Though previous spot delivery cases were settled out of court – one can only suspect it's better to do it that way than face bad publicity and potentially huge awards – those deals restrict Kimmel from discussing the particulars.

But in the pending cases, Kimmel's clients are each asking for the vehicle's entire value in addition to $100,000 for fraud and $250,000 in punitive damages.

(Asked why the dealership should pay for a car that a person had for a matter of days, he likens it to someone buying a shirt on a credit card. Though they hadn't paid for it yet, it still belonged to them when they left the store.)

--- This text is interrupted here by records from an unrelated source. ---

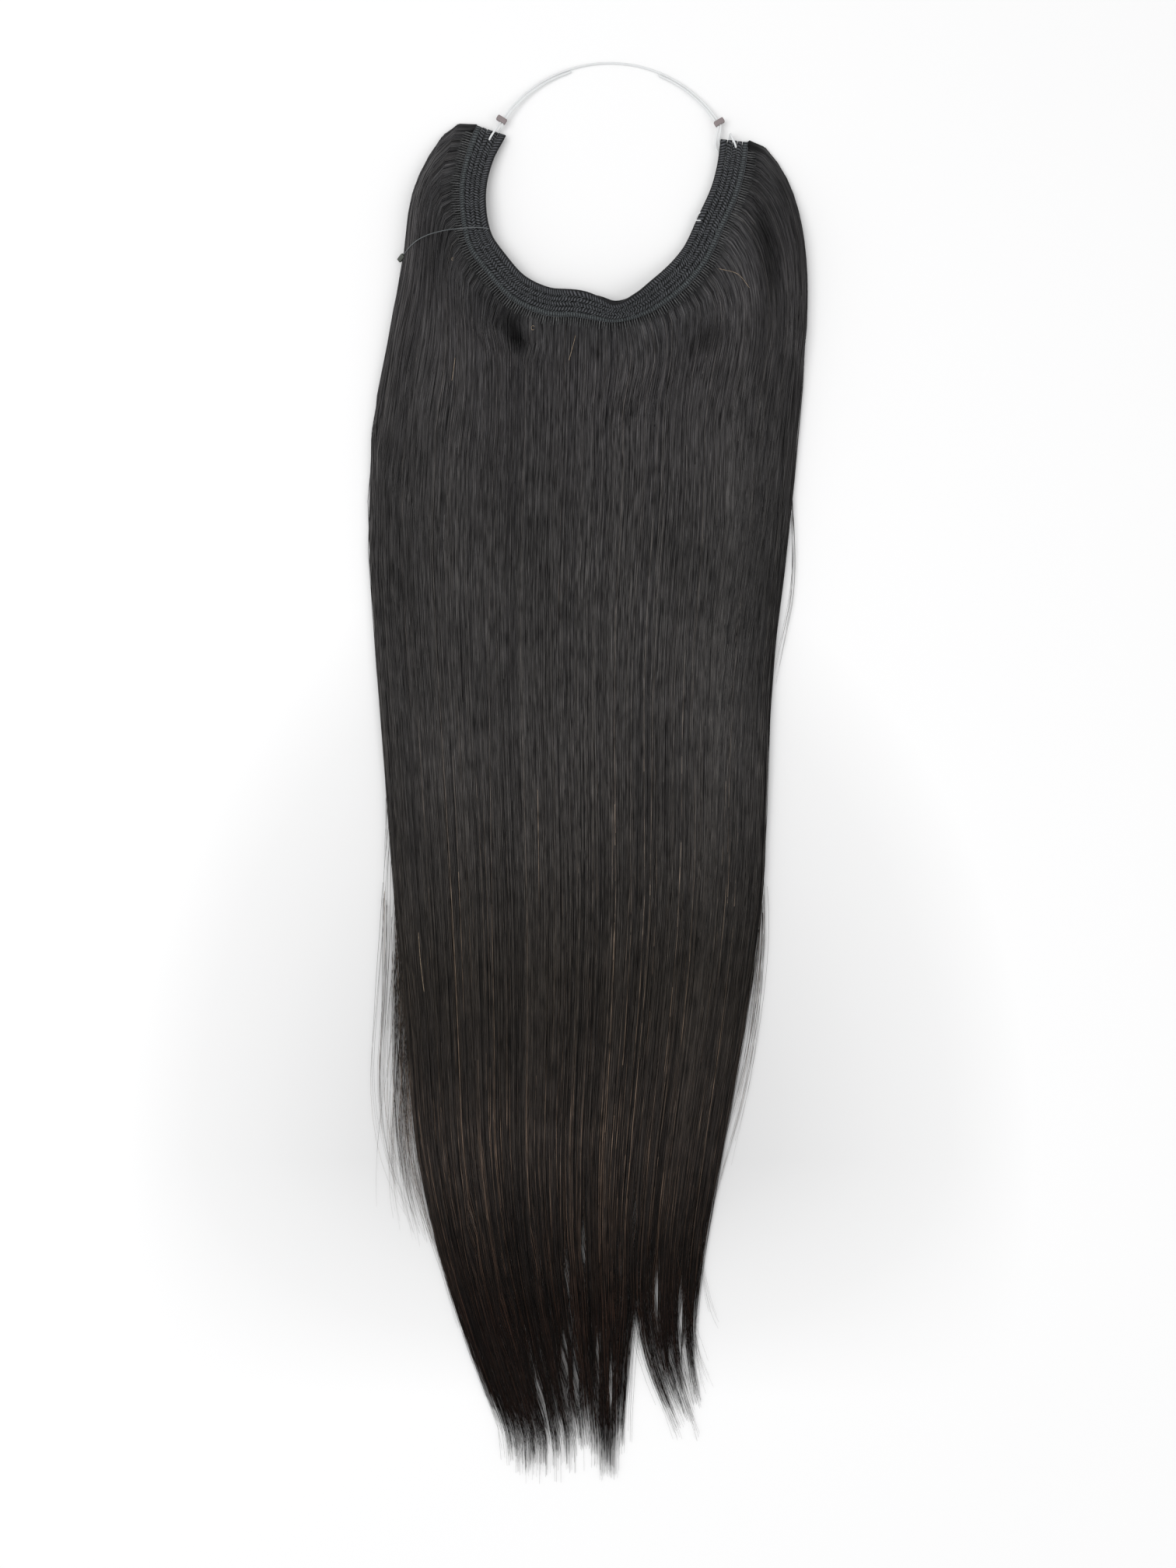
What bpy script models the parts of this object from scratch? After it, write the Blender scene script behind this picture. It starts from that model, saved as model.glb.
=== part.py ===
"""Halo hair extension lying flat on a surface, in metres, with +Z up.

A sewn band of five rows runs in a U from one side of the head to the other. Straight hair comes out
from under its outer row, turns downwards over both flanks and ends in locks. A clear wire closes the
U to a ring: it loops through each end of the band and is held by a crimp. +X is the right side and
+Y the side of the wire. The origin is the middle of the head opening, on the surface the hair lies on.
"""

import math

import bmesh
import bpy
import numpy as np
from mathutils import Matrix, Vector

# Clearance between neighbouring pieces
FIT_GAP = 0.0003

# Sewn band
BAND_SPAN = 0.156
BAND_DEPTH = 0.105
BAND_WIDTH = 0.0150
BAND_LIFT = 0.0030
ROW_THICKNESS = 0.0020
ROW_CROWN = 0.0005

# Hair
HAIR_LENGTH = 0.610
HAIR_SPAN = 0.240
HAIR_REACH = 0.680
HAIR_THICKNESS = 0.0125
HAIR_EDGE = 0.0012
EDGE_ROUNDING = 0.016
ROOT_INSET = 0.0012
ROOT_CLEARANCE = 0.0005
LOCKS = 16
LOCK_COLUMNS = 4
LENGTH_ROWS = 28
SPLIT_SHARE = 0.80
TIP_GATHER = 0.86
LOCK_RIDGE = 0.0012
TURN_DROP = 0.085
ROOT_REACH = 0.008
FLANK_CROWDING = 0.05
SPLIT_LOCK = 11
SPLIT_SWEEP = 0.026
SPLIT_START = 0.601
SPLIT_SWEEP_END = 0.652

# Halo wire, its two crimps and the room its loops need under the band
WIRE_DIAMETER = 0.0011
ARC_RADIUS = 0.0689
ARC_CENTRE = (0.0050, -0.0046)
CRIMP_HEIGHT = 0.0042
LEFT_CRIMP_ANGLE = 147.6
RIGHT_CRIMP_ANGLE = 31.1
CRIMP_WIDTH = 0.0056
CRIMP_LENGTH = 0.0030
CRIMP_THICKNESS = 0.0028
CRIMP_ASIDE = 0.0010
CRIMP_EDGE = 0.0006
LOOP_ROOM = 0.0125
HOLE_DIAMETER = 0.0024

# Loose thread and its stop
THREAD_DIAMETER = 0.0005
STOP_LENGTH = 0.0050
STOP_WIDTH = 0.0027
STOP_THICKNESS = 0.0020

# Rows of the band from the opening outwards. Columns: node name, share of the band's width
BAND_ROWS = (
    ("band_fold", 0.268),
    ("band_track_1", 0.174),
    ("band_track_2", 0.174),
    ("band_track_3", 0.174),
    ("band_header", 0.210),
)

# The line along which the hair leaves the band, from the left end round to the right end.
# Columns: across as a share of BAND_SPAN, up as a share of BAND_DEPTH, the band's lean in degrees,
# its width as a share of BAND_WIDTH
ROOT_LINE = (
    (-0.431, 0.280, 0, 1.13),
    (-0.458, 0.160, 8, 1.02),
    (-0.482, 0.008, 15, 1.00),
    (-0.481, -0.160, 25, 1.00),
    (-0.453, -0.352, 24, 1.00),
    (-0.393, -0.474, 30, 1.00),
    (-0.308, -0.612, 27, 1.00),
    (-0.191, -0.690, 28, 1.00),
    (-0.070, -0.702, 31, 1.00),
    (-0.020, -0.714, 34, 1.00),
    (0.042, -0.724, 50, 1.00),
    (0.148, -0.690, 45, 1.00),
    (0.237, -0.620, 24, 1.00),
    (0.361, -0.440, 6, 1.00),
    (0.428, -0.240, 2, 1.00),
    (0.478, -0.070, 0, 1.00),
    (0.501, 0.060, 0, 1.01),
    (0.512, 0.192, 0, 1.00),
)

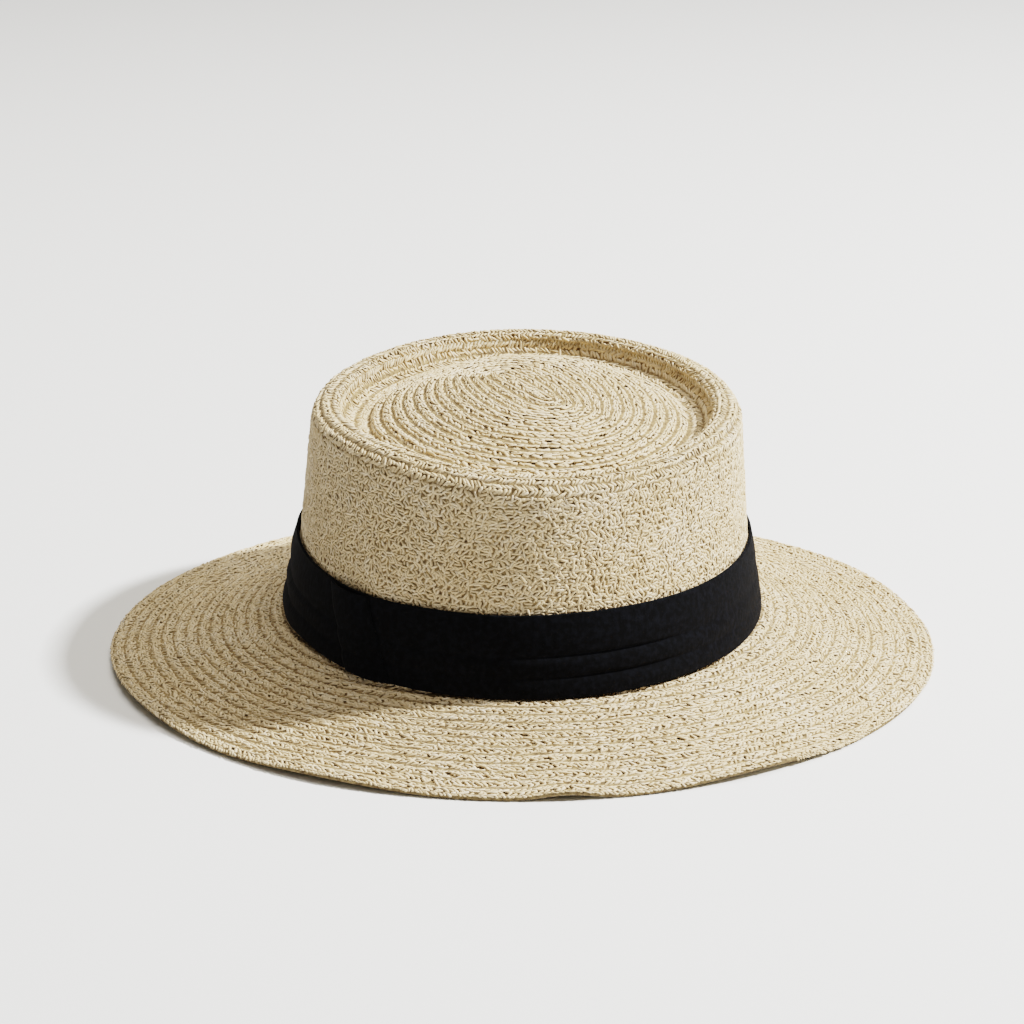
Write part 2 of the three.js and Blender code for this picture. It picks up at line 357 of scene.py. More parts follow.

"They haven't filed a legal response to date. All we get are general denials," Kimmel says of the cases. "I suspect that they don't get into it because they can't win. There's really no defense. They'll say that they make mistakes, that it happens from time to time, but it's really just blatant fraud."

Barbera attorney Jeffrey Sotland declines comment on the pending litigation – he's handling the Schantz case but only recently heard about the Lougherty matter, which was filed on June 12.

"All I can tell you is that these are typical boilerplate accusations that come out of that [Kimmel's] office," he says, adding that there aren't nearly as many lawsuits as Kimmel cited.

Barbera spokesperson Eric Gerstein says he can't talk about Kimmel or the pending cases since the dealership currently has several cases in arbitration with the attorney. He says that when disputes arise, Barbera is happy to go to a court-recognized arbitrator for resolution.

"We're not looking to fight with people or to beat them up," says Gerstein. "Our whole business is based on customer satisfaction. Our goal is getting people into cars. But if there is a problem, somebody who comes in without Kimmel will have it resolved quicker and with better satisfaction. We want to solve any dispute, since we want customers, as mad as they may have been about something, to be happy in the end."